Business continuity and Disaster recovery have been stalwarts of business strategy for years, but despite this a breadth were found lacking during the recent Pandemic lockdown. What typically had been prepared for was equipment failure, a short period of limited office access or some need for sporadic work from home for those ill or where circumstances demanded.  Few had fully prepared for and tested for the totality we saw of everyone all remote overnight. I have heard some stories of systems that already worked for remote access, but the load had not been catered for widespread access; so where previously 200 of 5000 could access remotely concurrently, load even 80% of this 5000 and the system ground to a halt. Businesses need to assume this will happen again and learn from the practise we just encountered. There is now a need to take action on the 3 pillars of people, process and technology and identify and remove the constraints and pains just felt. This will involve big change for many legacy approaches and legacy technology providers had better watch out as their brand loyalty and lock in will be overcome by the greater need to be agile, remote and scalable.
Enrico Molinari

Enrico Molinari

The hope is businesses and human society will no longer had to face such a crisis of biblical proportion. Italy and Milan, the city where I live and work, paid a very high price.
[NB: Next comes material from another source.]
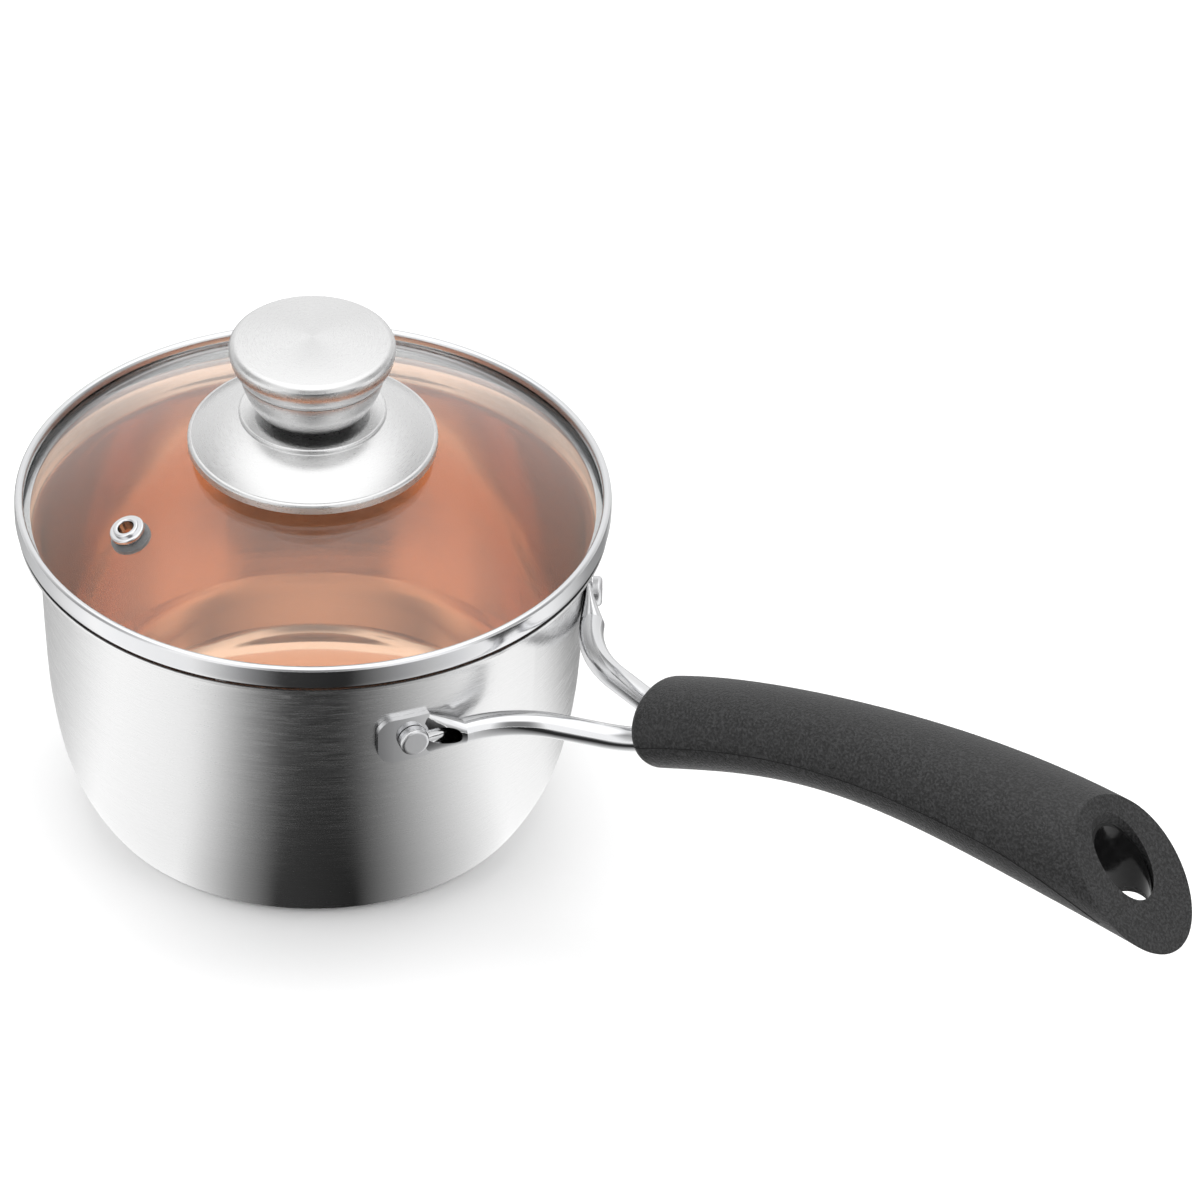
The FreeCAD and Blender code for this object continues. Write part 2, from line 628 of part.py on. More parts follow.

In any case, in addition to having to prepare themselves with a new healthcare resiliency, the companies will have to adopt all the technologies useful for making people work with a new ethic spirit and above all connect innovation with people. In one word? #ConnectingPeople.
Mauricio Amaro The Awards Magazine

Mauricio Amaro

I hope we have learned and do not have “to prepare” for the next pandemic.
I want to say that it has already been understood that digitality must be part of the business regardless of the line of business.
If we have a digital strategy that allows us to adapt our tactics in a timely manner, it will give us a strong enough base to be able to sustain ourselves in any other eventuality (even beyond a pandemic, earthquakes or other catastrophes), and agility to adapt our way of doing things quickly and effectively.
What is the strategy, as it depends on the business we are talking about, since it depends a lot on its mission and vision. The important thing is that we have to get to work immediately on building one.
This pandemic is going to leave us full of tactics, but a strategy is more than that, it is a long-term vision that must be our common thread. If our new digital reality is not incorporated into this thread, everything we did today will have been for nothing.
Tony Moroney

Tony Moroney

First-and-foremost, every board should be asking why their organisation was not as prepared as it could have been for the Covid-19 pandemic. The warnings for such an event have been around for many years. The technologies, which firms have scrambled to use, have equally been available. Arguably, for too long, firms have given lip-service to digital transformation. This in itself should be a key learning for the future.
Secondly, firms should assess how bureaucracy was suddenly relegated in favour of agility and determine how best this bias for action can be harnessed going forward, albeit on a more controlled basis.
Finally, firms need to re-connect with their purpose and re-envision their future business model. To paraphrase Lewis Carroll, If you don’t know where you are going, any road will get you there.